Unfortunately, NO_IRQ is often not spelled "NO_IRQ". It looks like the assumption "irq < 0 === no irq" may be quite a lot more widespread than "NO_IRQ === no irq". Since there's no specific thing we can grep for (and simply due to volume) finding all such instances may be quite a bit harder.

So it will be necessary to find all of the places where the code assumes that a negative IRQ number means "no interrupt," places where -1 has been hard coded, and so on. One can argue (as ARM maintainer Russell King has) that, as long as request_irq(0) fails and physical IRQ 0 is handled properly, most of that code will do the right thing without being changed. But there is still a fair amount of stuff to clean up.
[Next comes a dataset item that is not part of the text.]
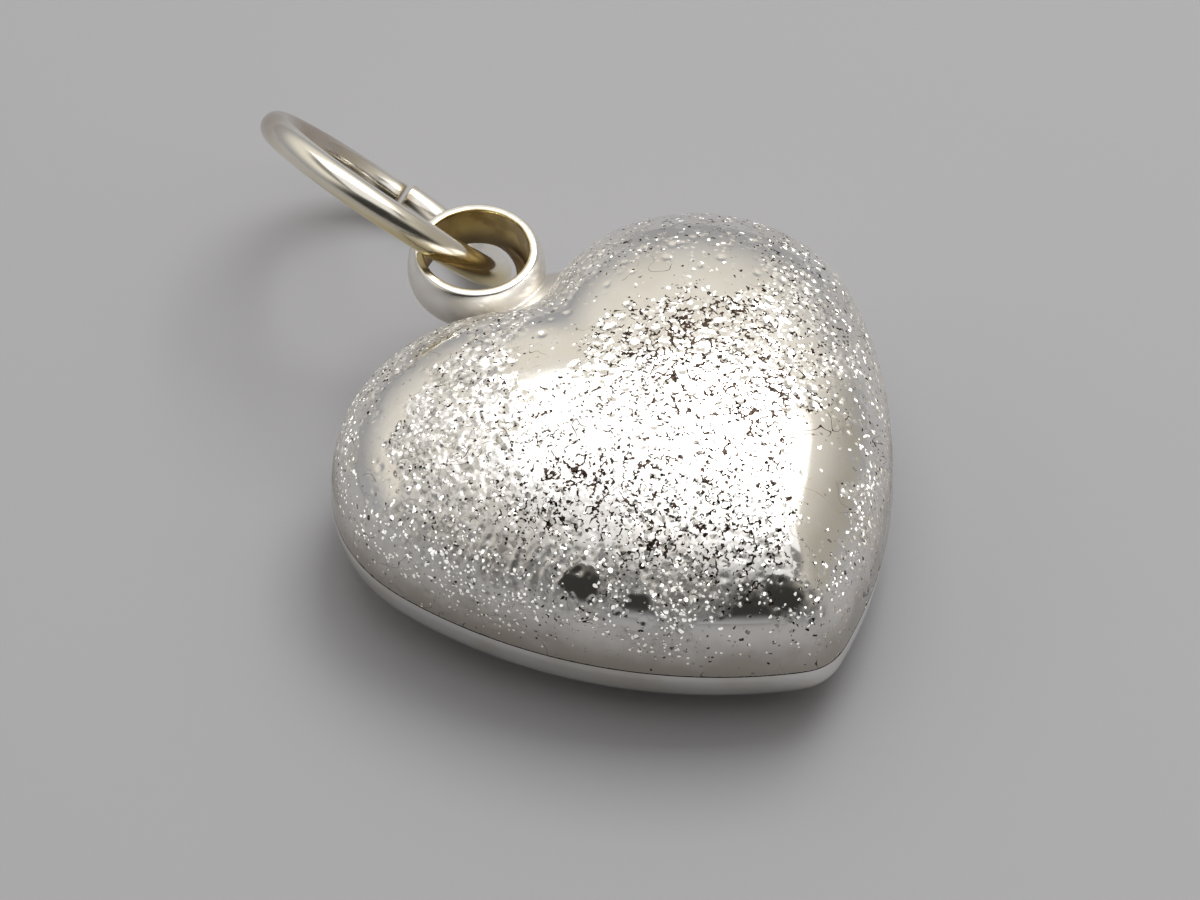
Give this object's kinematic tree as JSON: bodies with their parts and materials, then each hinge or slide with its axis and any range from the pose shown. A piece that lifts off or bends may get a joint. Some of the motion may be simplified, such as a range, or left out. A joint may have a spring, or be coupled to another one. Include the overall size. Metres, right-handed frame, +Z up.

Putting it into perspective, though: the work required to fix NO_IRQ in the ARM tree is likely to be tiny relative to the general cleanup that is happening there. A bit of churn, some drivers to fix, and ARM should come into agreement with the rest of the kernel on the way to indicate a missing interrupt. That, in turn, will increase robustness and allow the sharing of more code with the rest of the kernel - not something to get too terribly irked about.

Index entries for this article
Kernel	Architectures/Arm
Kernel	Interrupts

Irked by NO_IRQ

Posted Dec 8, 2011 15:43 UTC (Thu) by xav (guest, #18536) [Link]

That semantic search-and-replace looks like a perfect job for Coccinelle[1] to me.

[1]: https://lwn.net/Articles/315686/

Irked by NO_IRQ

Posted Dec 8, 2011 16:02 UTC (Thu) by nteon (subscriber, #53899) [Link] (2 responses)

Wouldn't changing all the places irq's are stored to unsigned allow gcc's -Wsign-compare to point out where (irq < 0) happens? It seems like this would be fairly straightforward for structures.

Irked by NO_IRQ

Posted Dec 8, 2011 18:32 UTC (Thu) by clugstj (subscriber, #4020) [Link] (1 responses)

And then you'd have to sift through the 5 bazillion false positives.

Irked by NO_IRQ

Posted Dec 15, 2011 17:03 UTC (Thu) by Tov (subscriber, #61080) [Link]

Wouldn't they be "other positives" instead of just "false positives"?
In what type of robust code is (var < 0) considered a valid comparison on an unsigned value?